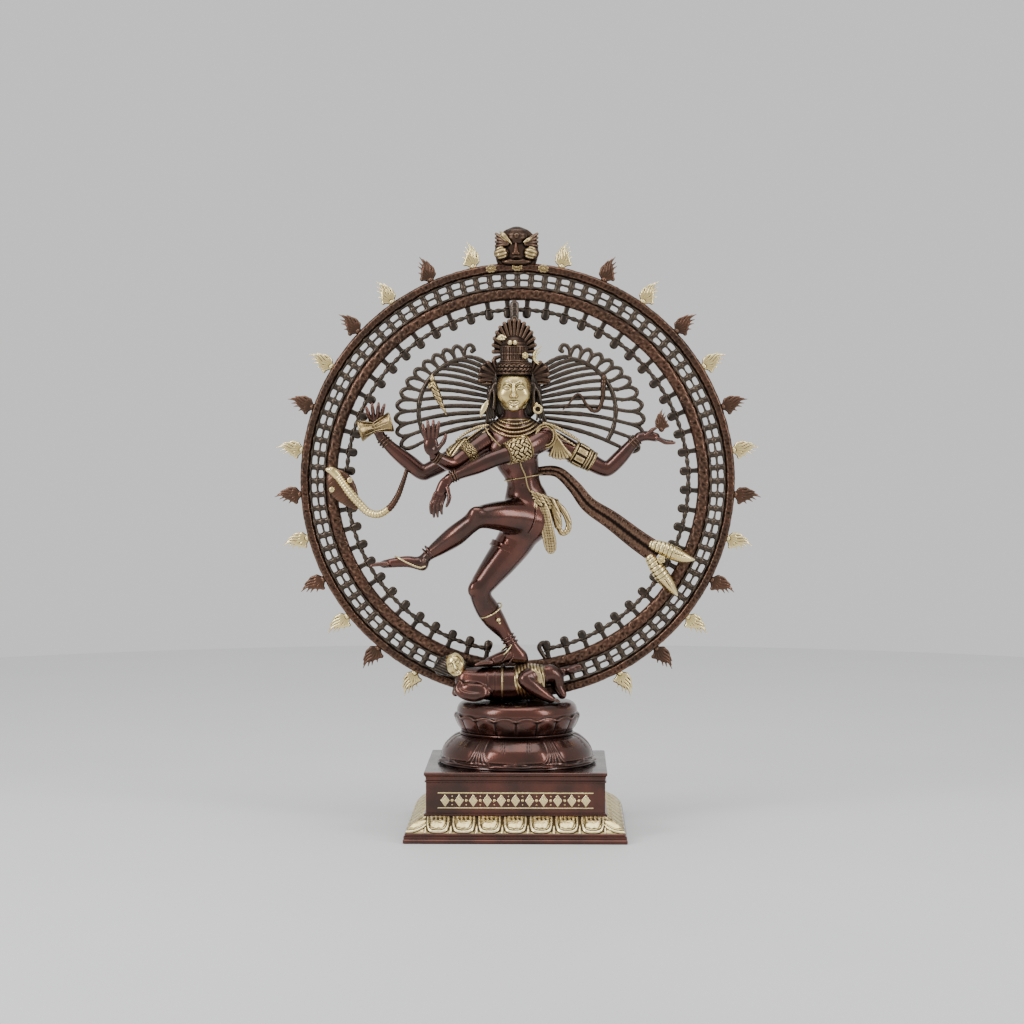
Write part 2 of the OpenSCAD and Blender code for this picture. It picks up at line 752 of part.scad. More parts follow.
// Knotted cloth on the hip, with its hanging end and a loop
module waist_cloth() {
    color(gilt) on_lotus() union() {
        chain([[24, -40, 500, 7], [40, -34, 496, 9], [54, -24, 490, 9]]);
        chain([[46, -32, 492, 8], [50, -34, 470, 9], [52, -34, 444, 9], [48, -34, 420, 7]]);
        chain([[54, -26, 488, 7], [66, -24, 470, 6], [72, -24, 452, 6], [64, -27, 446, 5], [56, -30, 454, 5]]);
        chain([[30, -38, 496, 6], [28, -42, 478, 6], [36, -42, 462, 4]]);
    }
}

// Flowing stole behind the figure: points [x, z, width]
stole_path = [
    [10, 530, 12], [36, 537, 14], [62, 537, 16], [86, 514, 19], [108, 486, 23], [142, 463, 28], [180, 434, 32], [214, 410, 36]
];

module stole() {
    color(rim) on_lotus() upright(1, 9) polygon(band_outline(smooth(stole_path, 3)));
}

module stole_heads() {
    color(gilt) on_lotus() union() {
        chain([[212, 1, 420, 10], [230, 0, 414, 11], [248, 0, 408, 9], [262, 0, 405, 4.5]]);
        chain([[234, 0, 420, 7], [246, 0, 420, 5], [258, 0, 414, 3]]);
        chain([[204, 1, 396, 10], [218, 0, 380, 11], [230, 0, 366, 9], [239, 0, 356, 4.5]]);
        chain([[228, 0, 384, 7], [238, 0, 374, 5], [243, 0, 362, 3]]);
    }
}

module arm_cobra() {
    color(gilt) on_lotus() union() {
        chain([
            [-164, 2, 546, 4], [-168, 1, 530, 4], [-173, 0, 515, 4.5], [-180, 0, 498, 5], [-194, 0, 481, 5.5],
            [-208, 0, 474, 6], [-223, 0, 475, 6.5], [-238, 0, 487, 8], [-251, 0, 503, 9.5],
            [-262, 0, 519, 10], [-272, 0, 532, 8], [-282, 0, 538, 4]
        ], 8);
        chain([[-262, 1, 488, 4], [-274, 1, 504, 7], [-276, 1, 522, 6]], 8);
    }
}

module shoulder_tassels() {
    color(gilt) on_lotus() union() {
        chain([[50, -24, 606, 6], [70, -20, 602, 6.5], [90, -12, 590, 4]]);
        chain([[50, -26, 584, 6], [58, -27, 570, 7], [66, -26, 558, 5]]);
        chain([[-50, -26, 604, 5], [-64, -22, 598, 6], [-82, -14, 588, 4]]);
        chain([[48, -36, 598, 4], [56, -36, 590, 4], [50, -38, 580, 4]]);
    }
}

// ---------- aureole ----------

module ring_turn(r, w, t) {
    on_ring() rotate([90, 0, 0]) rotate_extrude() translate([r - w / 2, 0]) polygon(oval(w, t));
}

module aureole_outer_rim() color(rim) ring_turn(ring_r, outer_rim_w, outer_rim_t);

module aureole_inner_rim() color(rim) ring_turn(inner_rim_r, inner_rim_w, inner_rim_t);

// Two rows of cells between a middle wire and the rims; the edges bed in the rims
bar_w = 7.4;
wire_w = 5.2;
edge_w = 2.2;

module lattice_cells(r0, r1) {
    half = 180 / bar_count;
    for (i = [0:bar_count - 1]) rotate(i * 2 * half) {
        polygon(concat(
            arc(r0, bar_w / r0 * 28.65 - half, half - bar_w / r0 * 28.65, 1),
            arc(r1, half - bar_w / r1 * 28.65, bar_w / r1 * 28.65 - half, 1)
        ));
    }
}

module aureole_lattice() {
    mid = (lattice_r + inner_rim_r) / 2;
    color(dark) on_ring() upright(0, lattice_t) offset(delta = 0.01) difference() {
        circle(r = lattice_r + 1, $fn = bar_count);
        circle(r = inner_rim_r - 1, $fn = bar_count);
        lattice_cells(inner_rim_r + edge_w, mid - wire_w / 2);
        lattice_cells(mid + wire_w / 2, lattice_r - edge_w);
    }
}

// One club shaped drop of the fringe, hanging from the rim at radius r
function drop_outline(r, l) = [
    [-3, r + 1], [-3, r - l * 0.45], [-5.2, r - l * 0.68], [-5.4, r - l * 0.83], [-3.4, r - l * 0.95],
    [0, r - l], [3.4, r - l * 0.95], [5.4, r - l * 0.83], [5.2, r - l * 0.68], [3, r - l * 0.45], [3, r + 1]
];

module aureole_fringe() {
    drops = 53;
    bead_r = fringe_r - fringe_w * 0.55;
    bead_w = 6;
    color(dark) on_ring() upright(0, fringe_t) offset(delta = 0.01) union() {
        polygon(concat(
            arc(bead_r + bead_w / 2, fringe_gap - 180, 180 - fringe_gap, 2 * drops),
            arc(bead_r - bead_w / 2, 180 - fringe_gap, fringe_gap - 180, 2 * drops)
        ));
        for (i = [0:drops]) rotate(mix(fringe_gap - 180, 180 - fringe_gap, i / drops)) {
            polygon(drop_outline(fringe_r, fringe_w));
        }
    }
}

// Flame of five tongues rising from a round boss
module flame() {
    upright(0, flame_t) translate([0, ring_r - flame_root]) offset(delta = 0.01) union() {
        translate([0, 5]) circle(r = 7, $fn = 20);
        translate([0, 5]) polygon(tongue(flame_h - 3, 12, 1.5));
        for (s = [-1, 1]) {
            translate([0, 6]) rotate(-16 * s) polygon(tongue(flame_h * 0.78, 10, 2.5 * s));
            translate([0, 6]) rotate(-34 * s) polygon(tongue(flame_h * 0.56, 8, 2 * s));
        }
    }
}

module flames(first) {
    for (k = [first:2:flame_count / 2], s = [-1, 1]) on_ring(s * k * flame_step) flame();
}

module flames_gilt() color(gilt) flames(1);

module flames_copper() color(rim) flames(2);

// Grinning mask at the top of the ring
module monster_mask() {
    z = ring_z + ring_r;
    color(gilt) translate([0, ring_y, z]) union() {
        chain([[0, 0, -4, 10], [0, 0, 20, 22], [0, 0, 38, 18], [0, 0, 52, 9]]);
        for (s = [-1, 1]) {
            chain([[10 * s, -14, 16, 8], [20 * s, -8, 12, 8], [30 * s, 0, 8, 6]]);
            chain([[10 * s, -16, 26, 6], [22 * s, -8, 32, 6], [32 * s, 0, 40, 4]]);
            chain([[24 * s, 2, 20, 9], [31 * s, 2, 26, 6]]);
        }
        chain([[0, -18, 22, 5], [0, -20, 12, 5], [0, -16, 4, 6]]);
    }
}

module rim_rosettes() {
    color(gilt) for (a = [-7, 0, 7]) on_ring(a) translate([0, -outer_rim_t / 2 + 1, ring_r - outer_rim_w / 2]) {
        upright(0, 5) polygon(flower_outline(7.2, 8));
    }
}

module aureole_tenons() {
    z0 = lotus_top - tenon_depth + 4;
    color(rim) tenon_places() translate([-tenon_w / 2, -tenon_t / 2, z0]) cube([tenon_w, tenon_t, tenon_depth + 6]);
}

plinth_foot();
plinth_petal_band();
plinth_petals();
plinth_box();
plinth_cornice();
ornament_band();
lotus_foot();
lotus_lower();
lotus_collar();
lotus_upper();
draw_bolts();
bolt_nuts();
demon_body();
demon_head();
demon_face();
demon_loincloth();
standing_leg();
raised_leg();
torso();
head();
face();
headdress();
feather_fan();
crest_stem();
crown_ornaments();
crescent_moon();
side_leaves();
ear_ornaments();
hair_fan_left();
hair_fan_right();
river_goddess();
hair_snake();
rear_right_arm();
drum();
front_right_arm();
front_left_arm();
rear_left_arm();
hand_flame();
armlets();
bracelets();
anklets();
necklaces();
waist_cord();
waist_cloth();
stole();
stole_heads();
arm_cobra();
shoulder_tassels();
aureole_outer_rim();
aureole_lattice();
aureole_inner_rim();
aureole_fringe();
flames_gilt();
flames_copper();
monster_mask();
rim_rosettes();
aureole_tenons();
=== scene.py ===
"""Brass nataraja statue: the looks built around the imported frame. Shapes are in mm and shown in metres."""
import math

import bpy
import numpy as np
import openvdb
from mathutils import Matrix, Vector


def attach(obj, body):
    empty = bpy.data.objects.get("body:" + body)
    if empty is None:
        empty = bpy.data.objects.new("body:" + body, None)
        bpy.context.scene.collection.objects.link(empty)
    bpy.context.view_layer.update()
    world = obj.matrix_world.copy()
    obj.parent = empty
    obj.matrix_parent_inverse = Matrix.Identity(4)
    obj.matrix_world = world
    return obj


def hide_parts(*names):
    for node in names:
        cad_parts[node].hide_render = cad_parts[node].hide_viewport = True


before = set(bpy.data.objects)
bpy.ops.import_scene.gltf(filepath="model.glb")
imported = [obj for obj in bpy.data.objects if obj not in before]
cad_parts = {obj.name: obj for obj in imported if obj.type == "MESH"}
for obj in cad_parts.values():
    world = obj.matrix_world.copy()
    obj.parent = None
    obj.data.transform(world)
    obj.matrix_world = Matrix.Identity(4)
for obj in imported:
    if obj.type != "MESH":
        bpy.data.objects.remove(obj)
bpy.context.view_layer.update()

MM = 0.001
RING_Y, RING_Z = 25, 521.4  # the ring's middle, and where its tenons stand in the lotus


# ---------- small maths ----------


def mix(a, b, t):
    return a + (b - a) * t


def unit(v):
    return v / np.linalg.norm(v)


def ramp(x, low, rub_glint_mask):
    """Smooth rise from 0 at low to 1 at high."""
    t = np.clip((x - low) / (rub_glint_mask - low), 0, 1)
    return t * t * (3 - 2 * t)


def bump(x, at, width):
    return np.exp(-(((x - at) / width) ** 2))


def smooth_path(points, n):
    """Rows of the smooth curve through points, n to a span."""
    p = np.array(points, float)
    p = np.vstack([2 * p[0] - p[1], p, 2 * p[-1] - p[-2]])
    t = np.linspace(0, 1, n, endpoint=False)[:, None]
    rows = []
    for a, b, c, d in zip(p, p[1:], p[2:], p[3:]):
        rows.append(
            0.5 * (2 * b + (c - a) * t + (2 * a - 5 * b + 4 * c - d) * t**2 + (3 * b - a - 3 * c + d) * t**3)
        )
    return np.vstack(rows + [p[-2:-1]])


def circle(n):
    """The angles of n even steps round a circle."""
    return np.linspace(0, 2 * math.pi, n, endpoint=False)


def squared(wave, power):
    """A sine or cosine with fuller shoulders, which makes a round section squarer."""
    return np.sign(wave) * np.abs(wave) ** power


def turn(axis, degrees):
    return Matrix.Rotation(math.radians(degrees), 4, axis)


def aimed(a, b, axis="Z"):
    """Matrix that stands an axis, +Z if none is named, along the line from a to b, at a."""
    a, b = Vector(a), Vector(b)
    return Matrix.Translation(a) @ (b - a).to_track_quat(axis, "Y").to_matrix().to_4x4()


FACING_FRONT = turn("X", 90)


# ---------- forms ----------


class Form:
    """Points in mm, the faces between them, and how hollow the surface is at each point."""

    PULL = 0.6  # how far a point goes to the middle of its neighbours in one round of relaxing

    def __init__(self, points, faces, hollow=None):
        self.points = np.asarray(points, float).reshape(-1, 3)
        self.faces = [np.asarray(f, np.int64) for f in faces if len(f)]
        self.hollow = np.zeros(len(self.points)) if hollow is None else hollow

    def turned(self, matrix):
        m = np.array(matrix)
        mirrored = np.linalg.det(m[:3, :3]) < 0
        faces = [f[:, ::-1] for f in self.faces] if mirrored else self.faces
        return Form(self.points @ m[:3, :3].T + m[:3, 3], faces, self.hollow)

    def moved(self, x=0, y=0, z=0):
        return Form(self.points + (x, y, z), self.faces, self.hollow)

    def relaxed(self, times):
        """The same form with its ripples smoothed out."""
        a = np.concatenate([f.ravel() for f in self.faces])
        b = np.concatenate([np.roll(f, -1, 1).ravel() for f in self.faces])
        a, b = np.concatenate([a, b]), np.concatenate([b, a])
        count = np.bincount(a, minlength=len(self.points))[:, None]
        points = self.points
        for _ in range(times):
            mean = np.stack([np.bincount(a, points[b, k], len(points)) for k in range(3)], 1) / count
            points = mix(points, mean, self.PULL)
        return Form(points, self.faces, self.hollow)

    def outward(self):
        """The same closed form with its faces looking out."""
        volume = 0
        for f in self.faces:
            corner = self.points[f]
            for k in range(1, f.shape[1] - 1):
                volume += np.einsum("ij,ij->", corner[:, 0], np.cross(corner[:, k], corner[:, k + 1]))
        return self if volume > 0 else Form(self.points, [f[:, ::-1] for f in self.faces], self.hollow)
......
SHORT TASK: Look back over the material above and state how many lines hold the word "data". Write the number and nothing else.

SOLUTION TO THIS EXERCISE: 6